Isiah Thomas's tenure as general manager and coach of the New York Knickerbockers has been marked by consistent failure as the team has underperformed on the court and more tellingly at the box office. Madison Square Garden, which was regularly sold-out during the mid-1990s and during the team's heyday in the late 1960s and early 1970s, has rarely been filled during the Thomas era. In an era when NBA teams regularly attempt to clear salary when a team underperforms, Thomas has consistently taken on the salaries of over-paid-past-their-prime players. After Larry Brown's term as coach of the Knickerbockers, in which the coach blatantly undermined Thomas's authority, Thomas had become little more than the laughing stock of the league, turning a once-proud franchise, into the league's most visible embarrassment. As such there was little chance that the accusation that Thomas had sexually harassed a black woman employee would ever illicit the kind of strong response from Thomas's boss James Dolan, the head of the Madison Square Garden corporation and CEO of Cablevision, that 4 years of losing games and money under Thomas's leadership had rarely inspired from him. Dolan's collusion with Thomas in this regard was just further proof that it is always "money over bitches"--even in corporate board rooms.

For his part Thomas proved every bit as crafty as his professional resume suggests when he tried to maneuver past charges that he referred to Anucha Browne Sanders--a highly accomplished black woman executive--as a "bitch" and a "ho," by suggesting, in part, that such language directed at a black woman was a communally understood privilege of black men and thus should be interpreted quite differently than if such language was employed across the color-line. Such a defense falls flat in the post-Imus era, though we must to be clear that any attempts to protect black women from the sexist and misogynistic language of black men has little to do with actually protecting black women--respectfully Congressman Rush, a committee hearing about the actual lived conditions of black women would have been much more effective--and everything to with attempts to undermine black male encroachment on white male economic and political privilege. And as such, black men prove unwitting collaborators in their own demise, in part, because of their refusal to address their own sexist and misogynistic behavior.

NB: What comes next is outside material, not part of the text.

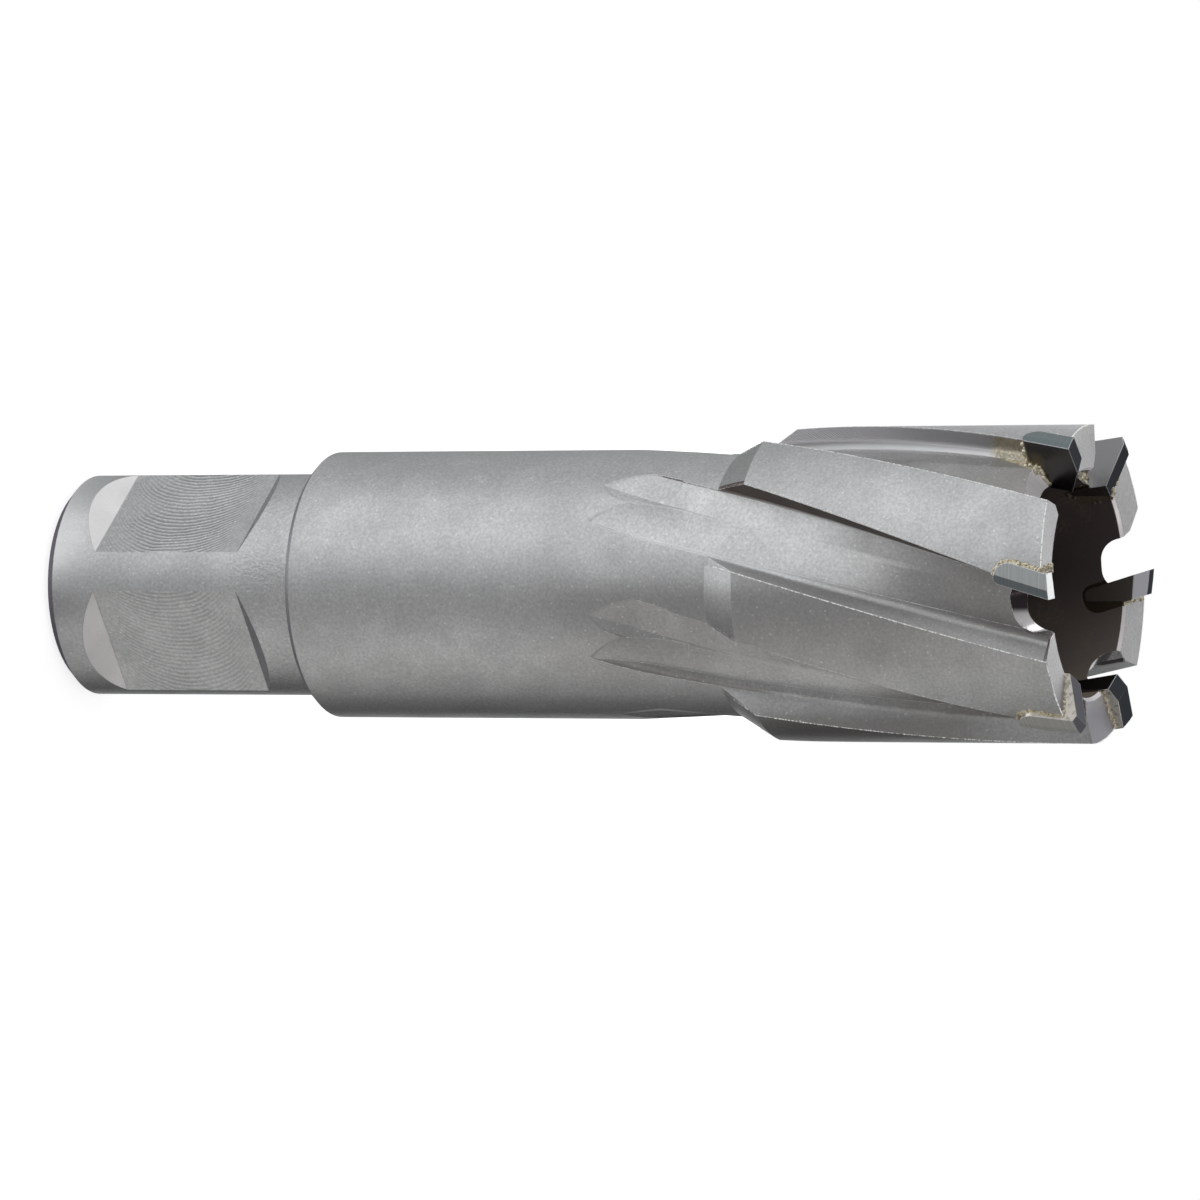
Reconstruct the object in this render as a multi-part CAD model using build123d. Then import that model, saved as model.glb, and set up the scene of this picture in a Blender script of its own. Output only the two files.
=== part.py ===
from build123d import *
import os
from math import asin, atan, cos, degrees, pi, radians, sin, sqrt, tan

# Carbide-tipped annular cutter, in millimetres. Z is the tool axis: it starts at the
# centre of the shank's end face and runs towards the cutting mouth.

# Shank, with two driving flats at right angles
shank_diameter = 19.05
shank_length = 23.55
shank_chamfer = 0.85
flat_depth = 1.7
flat_start = 4.75
flat_length = 13.5
flat_end_slope = 45.0

# Plain body between the shank and the cutting head
body_diameter = 22.8
collar_chamfer = 0.5
cone_start = 62.0

# Cutting head: a cup with six lands
head_diameter = 26.4
cone_length = 3.1
head_end = 92.1
mouth_dish = 0.3
mouth_bevel = 0.3

# Hollow inside: the slug room behind the mouth, and the bore for the pilot pin
cup_diameter = 18.8
cup_depth = 52.0
cup_floor_angle = 118.0
pilot_bore_diameter = 8.0
pilot_bore_chamfer = 0.6

# Teeth: the cutting corners lie at tooth_phase and every sixth of a turn from it
tooth_count = 6
tooth_phase = 177.5
land_angle = 32.75

# Flutes: two milling passes each, one along the rake wall and one along the next land
flute_a_lead = 235.0
flute_a_floor_radius = 10.9
flute_a_width = 3.0
flute_a_rake_slant = 17.0
flute_a_far_slant = 50.0
flute_a_corner_chamfer = 0.5
flute_b_lead = 291.0
flute_b_floor_radius = 10.6
flute_b_width = 3.7
flute_b_far_slant = 27.0
run_out_start = 50.5
mill_radius = 31.0

# Gullets: the notches through the wall in front of each tip
gullet_depth = 3.5
gullet_tilt = 35.0
gullet_lean = 14.0
gullet_turn = 5.0
gullet_far_side = 1.75
gullet_width = 4.3
gullet_corner_radius = 1.9
gullet_root_radius = 1.5

# Carbide tips and the braze round them
tip_diameter = 27.0
tip_inner_radius = 9.1
tip_thickness = 1.95
tip_length = 5.2
tip_overhang = 0.9
tip_lean = 16.5
tip_proud = 0.9
tip_seat_radius = 1.15
tip_heel_radius = 0.6
tip_end_relief = 6.0
tip_margin = 0.7
tip_margin_relief = 2.0
tip_side_relief = 10.0
braze_gap = 0.25

# Each tooth's ridge stands at its own radius and height, so that the teeth share the cut.
# Ridge radius, the slopes outside and inside the ridge, and the height over tip_overhang.
tooth_grinds = [
    (11.2, 8.0, 23.0, 0.0),
    (11.9, 1.0, 22.0, -0.1),
    (12.7, 25.0, 15.0, 0.3),
    (10.5, 2.0, 21.0, 0.0),
    (12.0, 4.0, 8.0, 0.0),
    (12.8, 20.0, 17.0, 0.0),
]

# Worked out from the sizes above
shank_radius = shank_diameter / 2
body_radius = body_diameter / 2
head_radius = head_diameter / 2
cup_radius = cup_diameter / 2
tip_radius = tip_diameter / 2
tip_end = head_end + tip_overhang
pitch = 360.0 / tooth_count
clear = 2.0
radial_plane = Plane(origin=(0, 0, 0), x_dir=(0, 1, 0), z_dir=(1, 0, 0))


def corner_vertex(face, corner):
    """The face's vertex nearest to a corner of its outline."""
    x, y = corner
    return face.vertices().sort_by(lambda v: (v.X - x) ** 2 + (v.Y - y) ** 2)[0]


def turned_blank():
    """The body as it leaves the lathe: shank, body, cone, head and the hollow inside."""
    cup_bottom = head_end - cup_depth
    pilot_radius = pilot_bore_diameter / 2
    cone_top = cone_start + cone_length
    floor_rise = (cup_radius - pilot_radius) / tan(radians(cup_floor_angle / 2))
    outline = [
        (pilot_radius + pilot_bore_chamfer, 0),
        (shank_radius - shank_chamfer, 0),
        (shank_radius, shank_chamfer),
        (shank_radius, shank_length),
        (body_radius - collar_chamfer, shank_length),
        (body_radius, shank_length + collar_chamfer),
        (body_radius, cone_start),
        (head_radius, cone_top),
        (head_radius, head_end),
        (cup_radius + mouth_bevel, head_end - mouth_dish),
        (cup_radius, head_end - mouth_dish - mouth_bevel),
        (cup_radius, cup_bottom),
        (pilot_radius, cup_bottom - floor_rise),
        (pilot_radius, pilot_bore_chamfer),
    ]
    section = Plane.XZ * make_face(Polyline(*outline, close=True))
    return revolve(section, Axis.Z)


def shank_flat(angle):
    """Waste over one driving flat, with sloping ends."""
    floor = shank_radius - flat_depth
    top = shank_radius + clear
    run = (top - floor) / tan(radians(flat_end_slope))
    outline = [
        (floor, flat_start),
        (floor, flat_start + flat_length),
        (top, flat_start + flat_length + run),
        (top, flat_start - run),
    ]
    side = Plane.XZ * make_face(Polyline(*outline, close=True))
    return Rot(0, 0, angle) * extrude(side, shank_radius, both=True)


def pass_section(floor_radius, width, near_slant, far_slant):
    """Section of one milling pass across the axis.

    Its floor ends at the direction X, square to it, and its walls slope outwards: the near
    one by the tooth, the far one by the next land.
    """
    top = head_radius + clear
    rise = top - floor_radius
    outline = [
        (floor_radius, -width),
        (floor_radius, 0),
        (top, rise * tan(radians(far_slant))),
        (top, -width - rise * tan(radians(near_slant))),
    ]
    return make_face(Polyline(*outline, close=True))


def flute_pass(section, floor_radius, lead, angle_at_end):
    """Waste of one milling pass: a helical channel that the round mill leaves in a scallop."""
    helix = atan(2 * pi * body_radius / lead)
    mill_travel = sqrt(2 * mill_radius * (body_radius - floor_radius)) * cos(helix)
    end_z = run_out_start + mill_travel
    length = tip_end + clear - end_z
    twist = 360.0 * length / lead
    channel = Solid.extrude_linear_with_rotation(section.face(), (0, 0, 0), (0, 0, length), twist)

    mill_axis = Axis((floor_radius + mill_radius, 0, 0), (0, -1, 0))
    overlap = degrees(clear / mill_radius)
    sweep = degrees(asin((2 * mill_travel + clear) / mill_radius)) + overlap
    scallop = revolve(section.rotate(mill_axis, -overlap), mill_axis, revolution_arc=sweep)
    scallop = Rot(-degrees(helix), 0, 0) * scallop

    angle = angle_at_end - 360.0 * (head_end - end_z) / lead
    place = Pos(0, 0, end_z) * Rot(0, 0, angle)
    return [place * channel, place * scallop]


def flute_waste():
    """Both passes of the first flute, which lies in front of the first tooth."""
    rake_edge = tooth_phase - degrees(tip_proud / head_radius)
    next_land = rake_edge + pitch - land_angle

    a_rise = head_radius - flute_a_floor_radius
    a_edge = flute_a_width + a_rise * tan(radians(flute_a_rake_slant))
    a_normal = rake_edge + degrees(asin(a_edge / head_radius))
    section = pass_section(flute_a_floor_radius, flute_a_width, flute_a_rake_slant, flute_a_far_slant)
    section = chamfer(corner_vertex(section, (flute_a_floor_radius, 0)), flute_a_corner_chamfer)
    waste = flute_pass(section, flute_a_floor_radius, flute_a_lead, a_normal)

    b_rise = head_radius - flute_b_floor_radius
    b_edge = b_rise * tan(radians(flute_b_far_slant))
    b_normal = next_land - degrees(asin(b_edge / head_radius))
    section = pass_section(flute_b_floor_radius, flute_b_width, 0, flute_b_far_slant)
    return waste + flute_pass(section, flute_b_floor_radius, flute_b_lead, b_normal)


def gullet_waste():
    """The notch in front of the first tip: leaning sides, round corners, a sloping floor."""
    floor = head_end - gullet_depth
    top = tip_end + clear
    lean = (top - floor) * tan(radians(gullet_lean))
    outline = [
        (gullet_far_side - gullet_width, floor),
        (gullet_far_side, floor),
        (gullet_far_side + lean, top),
        (gullet_far_side - gullet_width + lean, top),
    ]
    notch = make_face(Polyline(*outline, close=True))
    notch = fillet(corner_vertex(notch, outline[0]), gullet_root_radius)
    notch = fillet(corner_vertex(notch, outline[1]), gullet_corner_radius)

    tilt = radians(gullet_tilt)
    inward = cup_radius - clear
    outward = head_radius + clear
    length = (outward - inward) / cos(tilt)
    solid = extrude(radial_plane * notch, amount=length, dir=(cos(tilt), 0, -sin(tilt)))
    solid = Pos(inward, 0, (flute_a_floor_radius - inward) * tan(tilt)) * solid
    return Rot(0, 0, tooth_phase + gullet_turn) * solid


def tip_blank(gap):
    """The tip's outline seen from outside, as a block along the tooth's direction."""
    outline = [
        (gap, -tip_length - gap),
        (gap, clear),
        (-tip_thickness - gap, clear),
        (-tip_thickness - gap, -tip_length - gap),
    ]
    shape = make_face(Polyline(*outline, close=True))
    shape = fillet(corner_vertex(shape, outline[0]), tip_heel_radius + gap)
    shape = fillet(corner_vertex(shape, outline[3]), tip_seat_radius + gap)
    block = extrude(radial_plane * (Rot(0, 0, -tip_lean) * shape), amount=tip_radius + clear)
    return Pos(0, 0, tip_end) * block


def roof_grind(ridge_radius, outer_slope, inner_slope, height):
    """What the end grinding leaves: a ridge that falls to both sides and to the back."""
    peak = tip_end + height
    bottom = tip_end - tip_length - clear
    outer_drop = (tip_radius + clear - ridge_radius) * tan(radians(outer_slope))
    inner_drop = (ridge_radius - tip_inner_radius) * tan(radians(inner_slope))
    outline = [
        (tip_inner_radius, bottom),
        (tip_radius + clear, bottom),
        (tip_radius + clear, peak - outer_drop),
        (ridge_radius, peak),
        (tip_inner_radius, peak - inner_drop),
    ]
    side = Plane.XZ * make_face(Polyline(*outline, close=True))
    relief = radians(tip_end_relief)
    depth = 3 * tip_thickness
    back = extrude(side, amount=depth, dir=(0, -cos(relief), -sin(relief)))
    front = extrude(side, amount=depth, dir=(0, cos(relief), sin(relief)))
    return back + front


def side_grind():
    """What the side grinding leaves: a narrow margin at the rake face, then more relief."""
    depth = 3 * tip_thickness
    margin_edge = tip_radius - tip_margin * tan(radians(tip_margin_relief))
    heel_edge = margin_edge - depth * tan(radians(tip_side_relief))
    outline = [
        (0, clear),
        (tip_radius, clear),
        (tip_radius, 0),
        (margin_edge, -tip_margin),
        (heel_edge, -tip_margin - depth),
        (0, -tip_margin - depth),
    ]
    section = make_face(Polyline(*outline, close=True))
    lean = radians(tip_lean)
    return Pos(0, 0, tip_end) * extrude(section, amount=depth, dir=(0, sin(lean), cos(lean)), both=True)


def build():
    body = turned_blank()
    for angle in (180.0, 270.0):
        body -= shank_flat(angle)
    cutters = flute_waste() + [gullet_waste()]
    for tooth in range(tooth_count):
        for cutter in cutters:
            body -= Rot(0, 0, tooth * pitch) * cutter
    parts = {}
    for tooth, grind in enumerate(tooth_grinds):
        place = Rot(0, 0, tooth_phase + tooth * pitch)
        pocket = place * tip_blank(braze_gap)
        tip = place * (tip_blank(0) & side_grind() & roof_grind(*grind))
        seam = (body & pocket) - tip
        parts["carbide_tip_%d" % (tooth + 1)] = tip
        parts["braze_seam_%d" % (tooth + 1)] = seam
        body -= pocket
    parts["cutter_body"] = body
    return parts


os.makedirs("parts", exist_ok=True)
for name, shape in build().items():
    export_step(shape, "parts/%s.step" % name)
    print(name, len(shape.solids()), "solid", round(shape.volume, 2), "mm3")
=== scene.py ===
import bpy
from math import cos, radians, sin
from mathutils import Matrix, Vector


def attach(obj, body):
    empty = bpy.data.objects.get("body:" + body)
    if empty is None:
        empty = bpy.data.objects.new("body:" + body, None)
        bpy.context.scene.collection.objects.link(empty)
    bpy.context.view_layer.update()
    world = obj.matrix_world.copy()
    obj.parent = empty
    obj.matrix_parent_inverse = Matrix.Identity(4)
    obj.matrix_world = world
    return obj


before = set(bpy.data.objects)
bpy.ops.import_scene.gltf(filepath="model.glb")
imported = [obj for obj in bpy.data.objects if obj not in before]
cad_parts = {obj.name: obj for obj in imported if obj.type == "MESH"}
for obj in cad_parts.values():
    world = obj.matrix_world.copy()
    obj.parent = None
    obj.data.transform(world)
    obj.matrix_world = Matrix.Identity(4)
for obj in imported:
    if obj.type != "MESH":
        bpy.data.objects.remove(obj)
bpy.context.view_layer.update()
scene = bpy.context.scene
toolAxis = Vector((0, 0, 1))
pictureUp = Vector((-0.7849, 0.6197, 0))  # square to the tool axis, points up in the picture
cameraSide = Vector((-0.6197, -0.7849, 0))  # square to both, points towards the camera
fullWave = 6.2832  # one wave of a sine, in radians

print("frame loaded:", len(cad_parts), "nodes")


# Small helpers for node trees

def connect(tree, value, socket):
    if isinstance(value, bpy.types.NodeSocket):
        tree.links.new(value, socket)
    else:
        socket.default_value = value


def addNode(tree, kind, inputs=None, **settings):
    node = tree.nodes.new(kind)
    for name, value in settings.items():
        setattr(node, name, value)
    for name, value in (inputs or {}).items():
        connect(tree, value, node.inputs[name])
    return node


def maths(tree, operation, *values, clamp=False):
    inputs = dict(enumerate(values))
    return addNode(tree, "ShaderNodeMath", inputs, operation=operation, use_clamp=clamp).outputs[0]


def vectorMaths(tree, operation, *values):
    node = addNode(tree, "ShaderNodeVectorMath", dict(enumerate(values)), operation=operation)
    return node.outputs["Value" if operation in ("DOT_PRODUCT", "LENGTH") else "Vector"]


def inTurn(tree, operation, values):
    total = values[0]
    for value in values[1:]:
        total = maths(tree, operation, total, value)
    return total


def product(tree, *values):
    return inTurn(tree, "MULTIPLY", values)


def addUp(tree, *values):
    return inTurn(tree, "ADD", values)


def largest(tree, *values):
    return inTurn(tree, "MAXIMUM", values)


def opposite(tree, mask):
    return maths(tree, "SUBTRACT", 1.0, mask)


def above(tree, value, limit):
    return maths(tree, "GREATER_THAN", value, limit)


def below(tree, value, limit):
    return maths(tree, "LESS_THAN", value, limit)


def rangeOf(tree, value, low, high, start=0.0, end=1.0, soft=False):
    node = addNode(tree, "ShaderNodeMapRange", {0: value, 1: low, 2: high, 3: start, 4: end})
    node.interpolation_type = "SMOOTHSTEP" if soft else "LINEAR"
    return node.outputs[0]


def within(tree, value, low, high, soft=0.0):
    if soft:
        rise = rangeOf(tree, value, low - soft, low + soft, soft=True)
        fall = rangeOf(tree, value, high - soft, high + soft, 1.0, 0.0, soft=True)
    else:
        rise = above(tree, value, low)
        fall = below(tree, value, high)
    return product(tree, rise, fall)


def mixValue(tree, share, first, second):
    return addNode(tree, "ShaderNodeMix", {0: share, 2: first, 3: second}).outputs[0]


def mixVector(tree, share, first, second):
    return addNode(tree, "ShaderNodeMix", {0: share, 4: first, 5: second}, data_type="VECTOR").outputs[1]


def mixColour(tree, share, first, second):
    return addNode(tree, "ShaderNodeMix", {0: share, 6: first, 7: second}, data_type="RGBA").outputs[2]


def paint(tree, colour, layers):  # each layer is a share and a colour, from the bottom up
    for share, layer in layers:
        colour = mixColour(tree, share, colour, layer)
    return colour


def split(tree, vector):
    return addNode(tree, "ShaderNodeSeparateXYZ", {0: vector}).outputs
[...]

By finding Thomas guilty of sexual harassment, but relieving him of the responsibility of paying punitive damages to Sanders, for the court has decided that Isiah Thomas is no more culpable than your average around-the-way rapper, though in a world that is so clearly defined by the messy intersections of race, class, gender and sexuality, we are always gonna hold the rappers more accountable. Holding the rappers to a higher standard than we do the real men of privilege allows us as a society to consume the spectacles of sexual harassment, sexism, and misogyny, without ever having to seriously confront the fundamental ways that women are marginalized, demeaned, and harmed in everyday life--not just by mean little words--but more importantly, by the actions that give those words their context and their power. While the Madison Square Garden Corporation will pay punitive damages to Sanders, they will seamlessly transition from their guilt, much the way so many corporate entities do, because their influence is not tangible to the everyday realities that make sexism and misogyny critical issues to women of all races.

In the end, Isiah Thomas is no more than a "little man", who is like so many other little men who like to beat women over their heads with mean little words in order the manifest the privilege that the society has long granted them. In that regard he is very much one of the boys.